EXERCISE INPUT —
= = = = = = =

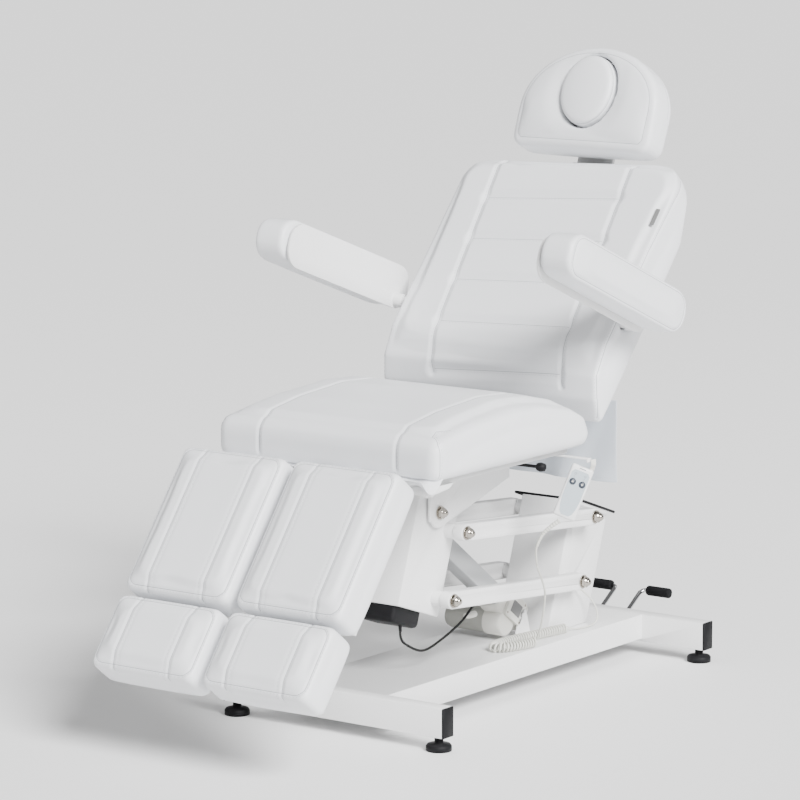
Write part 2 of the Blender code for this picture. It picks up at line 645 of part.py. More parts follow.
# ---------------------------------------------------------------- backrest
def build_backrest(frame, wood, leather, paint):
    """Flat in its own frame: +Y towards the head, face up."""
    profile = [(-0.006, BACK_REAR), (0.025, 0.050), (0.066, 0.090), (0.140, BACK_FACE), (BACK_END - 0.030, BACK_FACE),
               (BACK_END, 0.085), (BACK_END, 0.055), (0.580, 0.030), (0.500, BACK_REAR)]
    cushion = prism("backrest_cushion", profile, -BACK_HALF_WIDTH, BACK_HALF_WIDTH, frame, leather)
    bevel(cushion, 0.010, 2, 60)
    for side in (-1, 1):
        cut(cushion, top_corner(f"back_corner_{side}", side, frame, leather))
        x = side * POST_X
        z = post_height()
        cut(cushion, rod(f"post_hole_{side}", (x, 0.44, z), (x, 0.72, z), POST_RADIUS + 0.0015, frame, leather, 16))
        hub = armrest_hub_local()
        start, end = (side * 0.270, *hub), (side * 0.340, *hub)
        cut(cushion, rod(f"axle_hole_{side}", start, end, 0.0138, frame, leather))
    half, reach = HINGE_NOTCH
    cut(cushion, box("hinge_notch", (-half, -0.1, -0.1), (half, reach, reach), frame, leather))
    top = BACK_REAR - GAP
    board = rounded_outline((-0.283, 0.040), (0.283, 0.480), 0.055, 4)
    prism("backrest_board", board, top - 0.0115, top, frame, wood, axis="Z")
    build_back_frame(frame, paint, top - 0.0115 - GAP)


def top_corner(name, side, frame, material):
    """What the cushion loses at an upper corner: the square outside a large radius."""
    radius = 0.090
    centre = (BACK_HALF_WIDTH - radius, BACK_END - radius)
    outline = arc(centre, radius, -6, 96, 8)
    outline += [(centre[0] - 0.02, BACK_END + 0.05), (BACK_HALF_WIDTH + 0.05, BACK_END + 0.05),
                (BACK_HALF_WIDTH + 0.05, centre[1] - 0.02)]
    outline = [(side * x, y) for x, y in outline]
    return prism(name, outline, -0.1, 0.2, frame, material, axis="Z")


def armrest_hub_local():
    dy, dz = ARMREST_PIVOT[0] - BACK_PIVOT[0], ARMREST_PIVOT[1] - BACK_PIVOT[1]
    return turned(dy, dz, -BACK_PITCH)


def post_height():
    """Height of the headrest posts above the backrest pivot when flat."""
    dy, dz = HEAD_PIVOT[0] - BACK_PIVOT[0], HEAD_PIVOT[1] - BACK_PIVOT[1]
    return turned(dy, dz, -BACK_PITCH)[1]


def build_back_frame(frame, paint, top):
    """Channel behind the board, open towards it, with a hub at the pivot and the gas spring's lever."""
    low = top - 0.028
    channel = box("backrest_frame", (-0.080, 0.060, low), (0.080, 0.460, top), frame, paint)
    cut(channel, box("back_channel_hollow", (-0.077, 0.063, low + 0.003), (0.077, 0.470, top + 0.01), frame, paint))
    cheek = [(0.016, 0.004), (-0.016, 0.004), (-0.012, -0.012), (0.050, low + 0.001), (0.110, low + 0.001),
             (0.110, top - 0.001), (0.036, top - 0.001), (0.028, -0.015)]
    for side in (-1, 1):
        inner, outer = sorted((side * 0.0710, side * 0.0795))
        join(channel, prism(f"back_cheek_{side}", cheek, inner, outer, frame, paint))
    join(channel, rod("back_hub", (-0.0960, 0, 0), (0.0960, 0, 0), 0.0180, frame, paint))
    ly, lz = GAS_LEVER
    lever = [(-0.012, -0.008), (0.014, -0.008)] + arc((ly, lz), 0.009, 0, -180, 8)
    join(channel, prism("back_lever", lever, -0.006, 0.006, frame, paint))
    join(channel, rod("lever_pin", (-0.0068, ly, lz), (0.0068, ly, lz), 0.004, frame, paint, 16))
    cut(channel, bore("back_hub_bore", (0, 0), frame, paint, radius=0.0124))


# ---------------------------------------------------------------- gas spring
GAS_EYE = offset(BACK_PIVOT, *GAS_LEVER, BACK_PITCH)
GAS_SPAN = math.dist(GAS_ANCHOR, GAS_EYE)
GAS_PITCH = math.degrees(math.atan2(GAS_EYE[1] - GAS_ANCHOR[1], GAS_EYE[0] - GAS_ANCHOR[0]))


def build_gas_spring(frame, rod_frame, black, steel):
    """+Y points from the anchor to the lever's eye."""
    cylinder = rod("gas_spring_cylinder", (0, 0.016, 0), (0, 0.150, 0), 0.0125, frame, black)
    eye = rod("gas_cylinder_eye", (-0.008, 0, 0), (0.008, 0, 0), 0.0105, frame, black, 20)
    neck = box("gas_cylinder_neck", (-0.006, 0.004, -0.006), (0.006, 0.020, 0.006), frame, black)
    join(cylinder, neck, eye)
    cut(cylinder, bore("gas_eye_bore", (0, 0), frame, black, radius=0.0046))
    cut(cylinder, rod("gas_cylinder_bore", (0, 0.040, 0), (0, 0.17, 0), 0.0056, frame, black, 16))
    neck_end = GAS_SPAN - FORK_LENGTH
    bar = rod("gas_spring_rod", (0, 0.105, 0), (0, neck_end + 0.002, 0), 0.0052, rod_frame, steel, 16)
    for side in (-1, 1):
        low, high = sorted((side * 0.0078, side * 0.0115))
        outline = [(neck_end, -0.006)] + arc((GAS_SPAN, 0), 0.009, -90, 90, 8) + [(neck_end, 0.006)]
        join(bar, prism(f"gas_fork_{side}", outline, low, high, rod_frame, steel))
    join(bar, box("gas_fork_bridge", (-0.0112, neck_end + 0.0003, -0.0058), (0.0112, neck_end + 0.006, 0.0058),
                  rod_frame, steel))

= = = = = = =

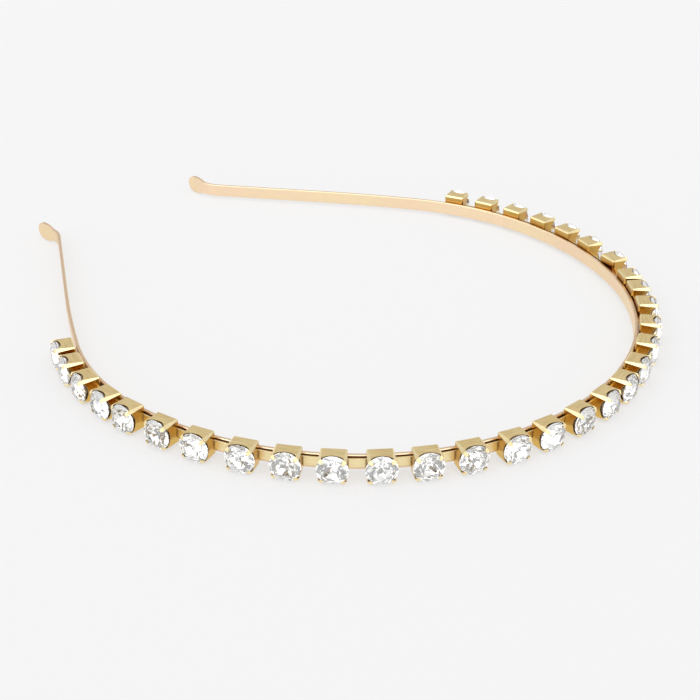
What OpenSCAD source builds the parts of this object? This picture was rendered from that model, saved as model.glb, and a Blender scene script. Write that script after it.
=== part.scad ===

= = = = = = =

WORK TO BE COMPLETED — Copy out each line in the listing that has the word "What".

THE COMPLETED TASK —
    """What the cushion loses at an upper corner: the square outside a large radius."""
What OpenSCAD source builds the parts of this object? This picture was rendered from that model, saved as model.glb, and a Blender scene script. Write that script after it.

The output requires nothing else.